One of the things that a real estate investor usually encounters is having a great idea or an investment opportunity but raising funds can be a big issue. Real estate can be a great investment, but it can require significant capital. For some, this isn't a problem, but for others, it can be the only thing standing between them and their dream of becoming a real estate developer.
If you are interested in investing in real estate but don't have enough money to put down a large downpayment, there are still options available to you. The following is a list of various ways to raise funds for your real estate projects:
Raising Funds through Joint Venture
A joint venture is a collaboration with another party or parties who bring money and/or expertise to the table in exchange for—usually—a share of the profits. You form a legal relationship and invest together for profit. One advantage is that you won't need to ask for a large amount of money from a single source. A disadvantage is that it dilutes ownership and profits may be harder to determine, requiring an independent accountant to reconcile the numbers at year's end.
Real Estate Syndication
Real estate syndication is when multiple investors pool their resources to invest in real estate. The general partner manages all aspects of the deal, and all of the investors are limited partners who share in the profits and losses according to their percentage of ownership. While this sounds like a joint venture, there is one key difference: In a syndication, multiple investors contribute capital together, while in a joint venture, it's possible that one person brings all of the capital themselves.
Raising Funds through Real Estate Crowdfunding
The term “crowdfunding” refers to the process of raising capital by soliciting small amounts of money from a large number of people. This can be done through a variety of channels, including online platforms like EquityDoor, which allows real estate companies to raise capital through crowdfunding. When raising money through crowdfunding, it's important to think about how much you need and what you hope to do with the money once it's raised. If you’re interested to know more about crowdfunding, do research, consult, and read articles about crowdfunding.
Loans and Mortgage Services
Loans and mortgage services are an excellent place to start. Rather than trying to pay for a property out of pocket, these companies can help you secure funds by leveraging your current assets or taking out a loan with favorable terms that you can make payments on over time. These companies can also help you secure a mortgage or loans to acquire properties or help fund a real estate development project.
Sell Existing Assets to Raise Capital
Investors can often use the proceeds from a sale of existing assets to increase their capital for other purchases. They do this through 1031 exchanges, which allow them to sell assets without tax implications. They can find properties that are similar enough to the ones they previously owned, and transfer the profits from one purchase to another without having to pay taxes on the income.
There are a lot of rules that come with a 1031 exchange, and it's important investors understand these details before they start the process. If they don't follow all of them perfectly, they will lose their ability to complete the exchange. It can feel like you have to jump through a lot of hoops in order to get everything right, but if you're careful and take your time, you'll be able to minimize your tax burden while increasing your portfolio.

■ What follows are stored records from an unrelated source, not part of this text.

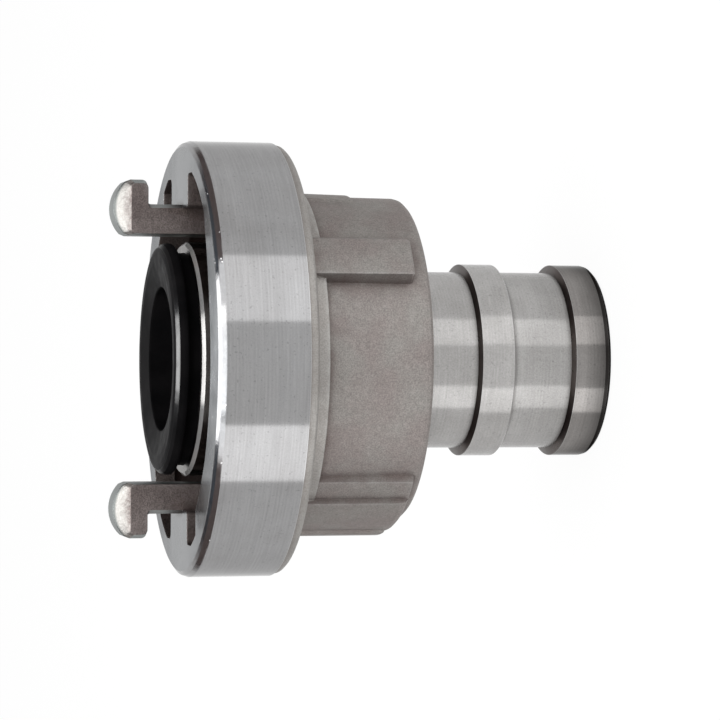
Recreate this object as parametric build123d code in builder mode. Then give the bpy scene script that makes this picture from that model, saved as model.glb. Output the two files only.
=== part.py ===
from build123d import *
import os
from math import cos, radians, sin, sqrt

# Quarter turn claw coupling for a 25 mm fire hose, in millimetres.
# The axis is +Z, the hose end stands at z = 0 and the two claw lugs are on top, at +X and -X.
# Heights go up from the hose end, and depths go down from the face of the ring.

# Lengths along the axis
stub_length = 25.4  # hose end to the back of the head
head_length = 28.1  # back of the head to the face of the ring
back_z = stub_length
face_z = stub_length + head_length

# Clearances
swivel_clearance = 0.07  # around the journal that the head turns on
end_play = 0.1  # below the collar and above the snap ring
seat_clearance = 0.05  # seal and snap ring in their grooves

# Ring of the head, turned outside and on its face, with the cast rim left behind
ring_radius = 27.5
ring_wall = 2.83
ring_length = 12.3
face_bevel_width = 0.73
face_bevel_length = 0.97
face_bevel_crown = 0.34  # share of its size at which its middle stands from the sharp corner
rim_length = 1.2
rim_step = 0.25
rim_rounding = 0.7

# Channel inside the ring, where the other coupling's claws run, and the lips over it
channel_radius = ring_radius - ring_wall
channel_depth = 9.0
lip_width = 2.87
lip_radius = channel_radius - lip_width
lip_entry_thickness = 3.1
lip_locked_thickness = 4.2
lip_full_angle = 80.0  # from the lug to where the lip has its whole width
lip_end_offset = 12.0  # from the plane through both lugs to the end of the lip
window_angle = 43.0  # from the lug to the far corner of the entry window
window_radius = 23.1  # where both windows beside a lug end
window_rounding = 0.9

# Block between the lug and the ring wall, flush with the face
tab_width = 11.7
tab_radius = 18.95  # where its inner side stands
tab_corner = 0.6

# Claw lugs: largest along a flat band down their middle, with sides that are drawn in from it
lug_count = 2
lug_width = 6.0
lug_band_width = 3.7
lug_inner_radius = 15.5
lug_inner_draft = 0.2
lug_outer_radius = 19.42  # of the stem above the face
lug_outer_draft = 0.5
hook_radius = 22.48
hook_height = 4.45  # from the face to the underside of the hook
hook_corner = 0.65
hook_notch = 0.5
nose_height = 8.7
nose_radius = 19.0  # where the nose is highest
nose_inner_height = 7.2
nose_outer_height = 6.95
nose_side_height = 6.58  # where the sides of the nose start to slope in to the band
nose_corner = 0.4

# Cast body behind the ring
collar_length = 2.4
collar_radius = 21.6
body_front_radius = 20.8
body_back_radius = 20.66
body_rounding = 1.0

# Spanner ribs, with one steep side and one that slopes down to the body
rib_count = 3
rib_radius = 22.5
rib_land_angle = 13.3
rib_ramp_angle = 9.7
rib_side_angle = 2.0  # lean of the steep side
rib_first_angle = -62.3  # steep side of the first rib
rib_end_gap = 2.3  # from the back of the head to the end of the rib
rib_root = 1.0  # how far the rib reaches into the body and into the ring
rib_rounding = 0.6

# Low pad under the first lug
low_pad_front_radius = 21.2
low_pad_back_radius = 21.0
low_pad_angle = 16.0  # from its middle to its edge
low_pad_depth = 21.4  # from the face of the ring to its end
low_pad_bevel = 0.35
low_pad_edge_angle = 12.0  # lean of its edges

# Bare raised pad under the second lug, in two steps
pad_step_radius = 21.5
pad_step_angle = 45.5  # from the middle of the pad to its edge
pad_radius = 22.05
pad_angle = 36.0
pad_edge_angle = 2.5  # lean of both edges
pad_direction = 180.0  # where its middle is
pad_end_gap = 1.3  # from the back of the head to the pad
pad_rounding = 1.0  # of its end

# Hose tail
bore_radius = 9.3
tube_radius = 11.33
bead_radius = 12.34
bead_cone_length = 0.35
bead_edge_break = 0.12
end_bead_length = 4.81
end_bead_rounding = 1.0
second_bead_z = 12.82
second_bead_length = 4.23
bore_chamfer = 0.5
journal_step = 0.26  # the journal stands over the beads, which pass through the bore of the head
journal_overhang = 0.8  # below the snap ring
journal_chamfer = 0.3

# Collar of the tail, which holds the seal
tail_collar_radius = 14.75
tail_collar_setback = 0.35  # below the face of the ring
tail_collar_chamfer = 0.4
mouth_length = 1.2
seal_groove_length = 2.85

# Snap ring, in the counterbore at the back of the head
snap_ring_thickness = 1.2
snap_ring_width = 2.1
snap_ring_groove_depth = 0.85
snap_ring_split = 3.0
counterbore_depth = 3.0
counterbore_margin = 0.7  # around the snap ring

# Seal
seal_hole_radius = 9.1
seal_neck_radius = 13.4
seal_root_radius = 13.95
seal_radius = 14.6
seal_height = 2.95  # above the face of the ring
seal_back_height = 1.15
seal_dish = 0.6  # how far the hole lies below the crest
seal_crest_radius = 12.3
seal_rounding = 1.2
seal_back_chamfer = 0.2

# Rounded edges are made of flats that turn by this much
rounding_step = 30

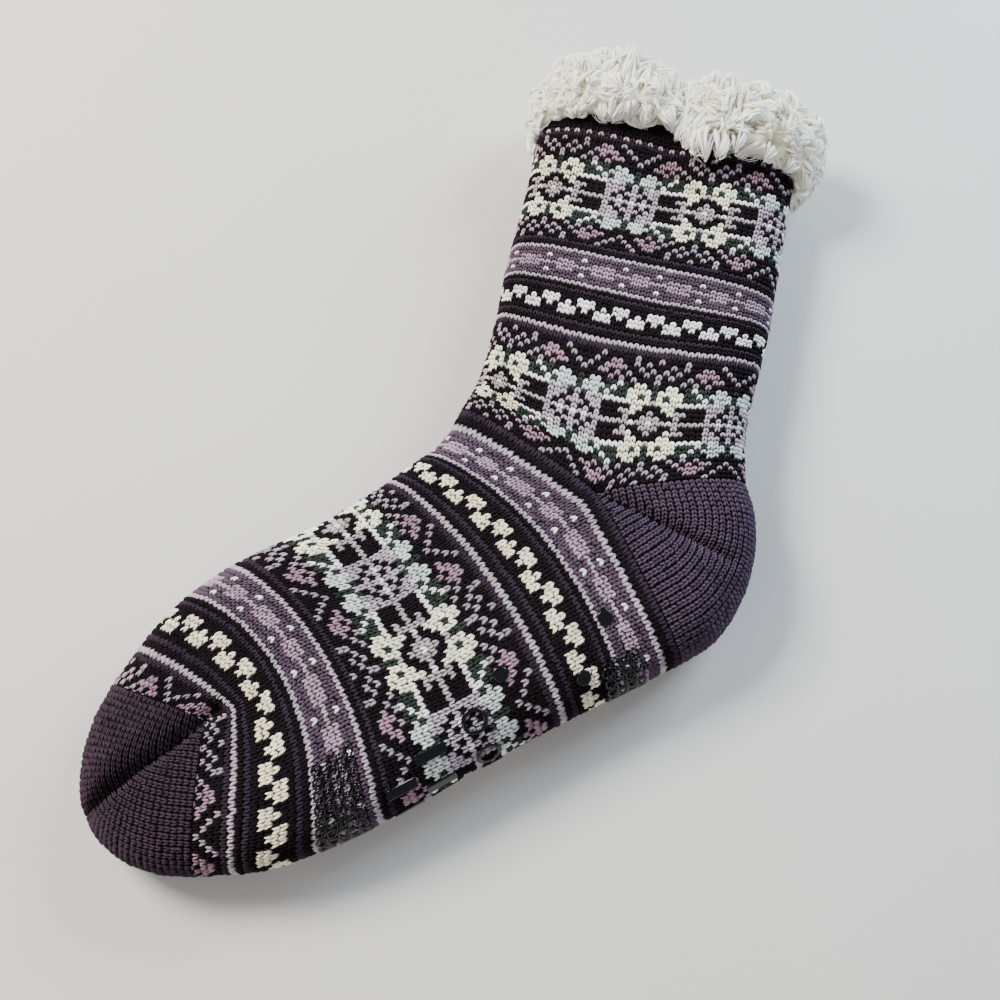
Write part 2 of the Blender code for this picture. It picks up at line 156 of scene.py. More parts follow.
def leg_place(along, across):
    """Plan points from shares of the leg's length and width."""
    up, back = leg_axis()
    along = LEG_LENGTH * np.asarray(along, float)[..., None]
    across = LEG_WIDTH * np.asarray(across, float)[..., None]
    return foot_place(ANKLE_ALONG, ANKLE_ACROSS) + up * along + back * across


def unit(vectors):
    return vectors / np.linalg.norm(vectors, axis=-1, keepdims=True)


def every_pair(first, second):
    """Flat arrays of every pair of a value of first with one of second."""
    one, other = np.meshgrid(first, second, indexing="ij")
    return one.ravel(), other.ravel()


def keep_above(points, least=0.0):
    """Raises each point that lies lower than least to it."""
    points[..., 2] = np.maximum(points[..., 2], least)


def smooth_step(low, high, value):
    """0 below low, 1 above high, and 3t^2 - 2t^3 between."""
    t = np.clip((value - low) / (high - low), 0.0, 1.0)
    return t * t * (3.0 - 2.0 * t)


def curve_through(keys, values, at):
    """Smooth curve through values at keys, read at the places at (cubic, slopes from neighbours)."""
    keys = np.asarray(keys, float)
    values = np.asarray(values, float)
    at = np.clip(np.asarray(at, float), keys[0], keys[-1])
    slope = np.gradient(values, keys, axis=0)
    i = np.clip(np.searchsorted(keys, at, side="right") - 1, 0, len(keys) - 2)
    step = keys[i + 1] - keys[i]
    t = (at - keys[i]) / step
    if values.ndim > 1:
        t = t[..., None]
        step = step[..., None]
    start = (2 * t**3 - 3 * t**2 + 1) * values[i] + (t**3 - 2 * t**2 + t) * step * slope[i]
    end = (3 * t**2 - 2 * t**3) * values[i + 1] + (t**3 - t**2) * step * slope[i + 1]
    return start + end


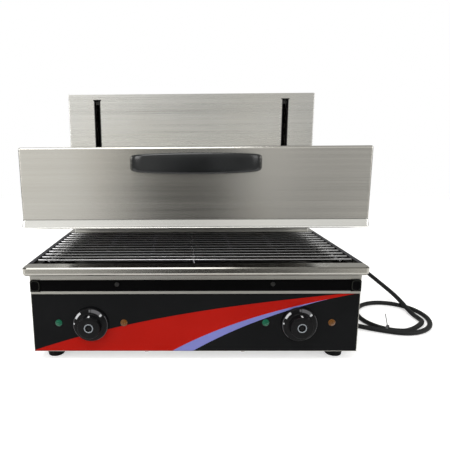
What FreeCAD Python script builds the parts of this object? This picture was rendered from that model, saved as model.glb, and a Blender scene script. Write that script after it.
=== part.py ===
import FreeCAD, Part
import math
import os

# Lift-top salamander grill, in millimetres: X to the right, Y away from the front, Z up.
# The origin is on the floor under the middle of the grill.

# Sheet metal
sheet = 1.2
fold = 10.0

# Base casing
casing_width = 589.0
casing_depth = 465.0
casing_front_y = -214.0
ground_gap = 20.0
panel_height = 111.0
rail_height = 4.0
tray_slot_height = 21.5
fascia_height = 10.5
pan_wall = 15.0
film_thickness = 0.3
film_margin = 1.0
shield_wall = 32.0

# Vents
vent_length = 42.0
vent_width = 4.0
vent_pitch = 12.0
pan_vent_count = 9
pan_vent_x = 150.0
rear_vent_count = 6
rear_vent_x = 165.0
rear_vent_drop = 100.0

# Rim, recess and well
rim_height = 16.0
rim_overhang = 8.0
rim_front_overhang = 16.0
rim_bevel = 1.8
rim_bevel_height = 2.2
rim_roll = 6.0
rim_corner = 8.0
rim_lap = 4.5
upstand_inset = 9.7
ledge_width = 11.8
ledge_drop = 5.0
front_flange = 28.0
well_depth = 286.0
well_wall = 25.0
column_ledge = 14.0

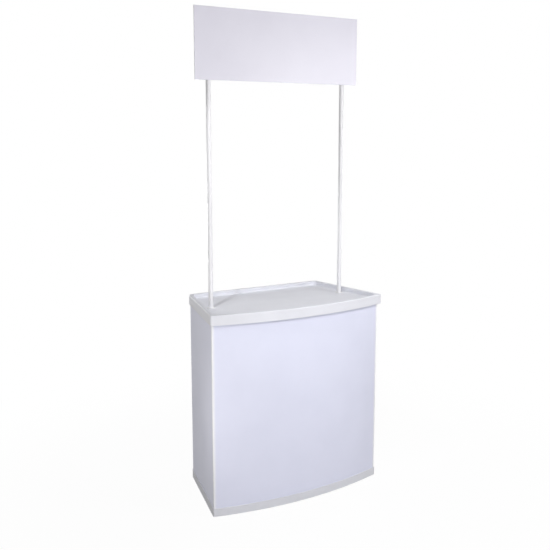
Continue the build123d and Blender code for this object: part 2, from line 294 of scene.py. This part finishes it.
def makeTracesGroup():
    # traces of use: soft smudges, fine scuffs, and patchy dirt that grows towards the floor
    group, given, end = newGroup(
        "traces",
        [("Amount", "NodeSocketFloat", 0.5), ("Foot", "NodeSocketFloat", 0.06)],
        ["Smudge", "Scuff", "Low"])
    where = onObject(group)
    smudges = addNoise(group, where, Scale=9.0, Detail=6.0, Roughness=0.6, Distortion=0.4)
    smudge = addRange(group, smudges, low=0.45, high=0.75, atHigh=given["Amount"])
    stretched = addNode(group, "ShaderNodeMapping", Vector=where, Scale=(14.0, 14.0, 190.0),
                        Rotation=(0.35, 0.2, 0.1))
    lines = addNoise(group, stretched.outputs[0], Scale=1.0, Detail=5.0, Roughness=0.75)
    scuff = addRange(group, lines, low=0.62, high=0.72, atHigh=given["Amount"])
    height = addNode(group, "ShaderNodeSeparateXYZ", Vector=where).outputs["Z"]
    low = addRange(group, height, low=0.0, high=given["Foot"], atLow=1.0, atHigh=0.0)
    patches = addNoise(group, where, Scale=38.0, Detail=6.0, Roughness=0.65)
    dirt = addMath(group, "MULTIPLY", low, patches)
    fill(group, end, {"Smudge": smudge, "Scuff": scuff, "Low": dirt})
    return group


def makeRollGroup():
    # faint lines left in rolled or extruded stock, running along one axis
    group, given, end = newGroup(
        "rollLines", [("Across", "NodeSocketVector", (260.0, 260.0, 1.2))], ["Height"])
    stretched = addNode(group, "ShaderNodeMapping", Vector=onObject(group), Scale=given["Across"])
    lines = addNoise(group, stretched.outputs[0], Scale=1.0, Detail=2.0, Roughness=0.5)
    fill(group, end, {"Height": lines})
    return group


def makeFoldHighlightGroup():
    # painted highlight along the two folds of the sheet, where the light catches the creases: 1 on
    # two upright lines, mirror images of each other, and 0 beside them
    group, given, end = newGroup(
        "paintedFoldHighlight",
        [("Line", "NodeSocketVector", (0.4, 0.0, 0.0)), ("Reach", "NodeSocketFloat", 0.01)],
        ["Mask"])
    where = onObject(group)
    split = addNode(group, "ShaderNodeSeparateXYZ", Vector=where).outputs
    level = addNode(group, "ShaderNodeCombineXYZ", X=addMath(group, "ABSOLUTE", split["X"]),
                    Y=split["Y"])
    away = addVectorMath(group, "DISTANCE", level.outputs[0], given["Line"])
    near = addRange(group, away, low=0.0, high=given["Reach"], atLow=1.0, atHigh=0.0, smooth=True)
    blotches = addNoise(group, where, Scale=55.0, Detail=4.0, Roughness=0.6)
    uneven = addRange(group, blotches, low=0.3, high=0.6, atLow=0.75)
    fill(group, end, {"Mask": addMath(group, "MULTIPLY", near, uneven)})
    return group


grainGroup = makeGrainGroup()
tracesGroup = makeTracesGroup()
rollGroup = makeRollGroup()
foldHighlightGroup = makeFoldHighlightGroup()
print("shader groups made")

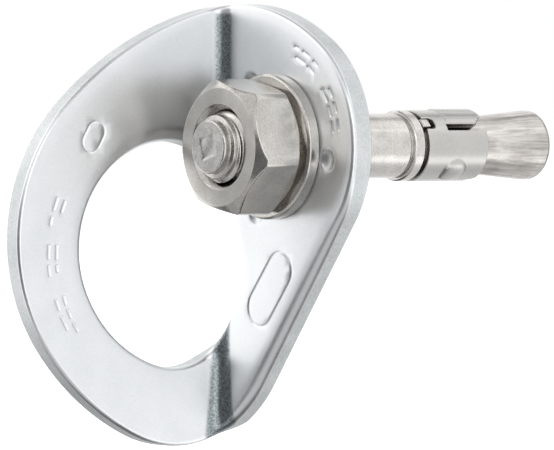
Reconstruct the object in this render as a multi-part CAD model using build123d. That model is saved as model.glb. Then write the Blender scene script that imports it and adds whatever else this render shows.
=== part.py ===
from build123d import *
import math
import os

# Bolt-on anchor point: a bent eye plate held on an expansion stud by a nut and a washer.
# Millimetres.  The stud's axis is Y and +Y goes into the wall; +Z is up; +X is to the right
# when the wall is seen from the front.  The origin is the centre of the plate's bolt hole on
# the face that rests on the wall, so the plate lies just in front of y = 0.

# ---------------------------------------------------------------- driving dimensions
# plate
PLATE_T = 3.4
BEND_DEG = 86.0
BEND_START = 9.6          # where the flat stops, left of the stud's axis
BEND_INNER_R = 2.4        # front face of the plate, which is the inside of the bend
BOLT_HOLE_D = 10.5
LOBE_R = 17.0             # rounded end of the plate about the stud
LOBE_FROM_DEG = -37.3     # where the lobe leaves the straight lower edge
# the rest of the flat outline, walked counter-clockwise: (radius, turn in degrees)
RIM_ARCS = [(LOBE_R, 95.3), (33.2, 48.1), (49.0, 29.6), (26.0, 79.7), (36.5, 30.0), (17.0, 38.0)]
RIM_LAST_TURN = 39.3
# the eye's outline in the same way, from its point nearest the stud
EYE_START = (-7.5, -16.6)
EYE_FROM_DEG = 4.3
EYE_ARCS = [(22.9, 31.6), (13.1, 78.3), (14.8, 90.1), (18.3, 49.1), (10.1, 61.3)]
EYE_LAST_TURNS = (18.5, 31.1)
# dimples pressed from the front around the bolt hole, and the bumps they raise on the back
DIMPLE_DEGS = (-9.0, 126.0, 242.0)
DIMPLE_D = 3.2
DIMPLE_DEPTH = 0.5
DIMPLE_CIRCLE_R = 10.6
DIMPLE_CENTRE_X = 0.9
BUMP_D = 2.8
BUMP_HEIGHT = 0.5

# washer and nut
WASHER_D = 20.0
WASHER_HOLE_D = 10.5
WASHER_T = 2.0
WASHER_EDGE = 0.35
NUT_FLATS = 17.0
NUT_CORNER_R = 9.57
NUT_T = 7.8
NUT_FACE_R = 8.1
NUT_CHAMFER_DEG = 40.0
NUT_CORNER_DEG = -12.5
NUT_SINK_R = 5.9
NUT_SINK_DEPTH = 1.2
NUT_BACK_SINK_R = 5.3
NUT_MINOR_R = 4.25

# thread, M10 x 1.5, right-handed; the nut's is opened by the running clearance
PITCH = 1.5
THREAD_CREST_R = 4.93
THREAD_ROOT_R = 4.1
CREST_W = 0.19
ROOT_W = 1.14
THREAD_CLEAR = 0.1
THREAD_LEAD = 0.4         # from the tip to the middle of the thread's first turn
NUT_TURNS = 7

# stud, distances along the axis measured from the wall face
SHANK_R = 4.48
TIP_PIP_R = 3.7
TIP_PIP_L = 1.1
TIP_RING_R = 4.35
TIP_CONE_L = 1.1
TIP_EDGE = 0.25
TIP_OUT = 1.9             # how far the tip stands out of the nut
THREAD_END = 6.5
COLLAR_R = 4.92
COLLAR_FROM = 17.15
COLLAR_L = 2.15
COLLAR_STEP = 0.45
COLLAR_STEP_R = 4.25
COLLAR_EDGE = 0.25
NECK_R = 3.4
CONE_END = 42.3
CONE_MAX_R = 4.88
CONE_MAX_AT = 40.9
CONE_SLOPE = 0.096
CONE_EDGE = 0.9
LUG_DEG = 44.0
LUG_W = 1.4
LUG_FROM = 19.7
LUG_L = 1.5
LUG_TOP_R = 4.75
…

Raising Capital by Borrowing from Family and Friends
One of the most common ways in raising capital for investment properties is through family and friends. You can borrow money from them almost usually interest-free and in flexible payment terms.
There is also a very low chance that they will take legal action against you if you forget to pay them back, which is why it’s a good idea to invest with family and friends. They help you when you need help the most.
The most important thing to remember is that if you decide to borrow money from a family member or friend, make sure that you keep the agreement as formal as possible. This means you should prepare a promissory note or other loan documents detailing all the terms of your agreement. As much as possible, avoid borrowing money from those who cannot afford it because this will only put them in more financial trouble, especially if you are unable to pay back the loan on time.
Borrowing money from family and friends can be tricky because it involves relationships. So make sure that you think about it carefully before doing so.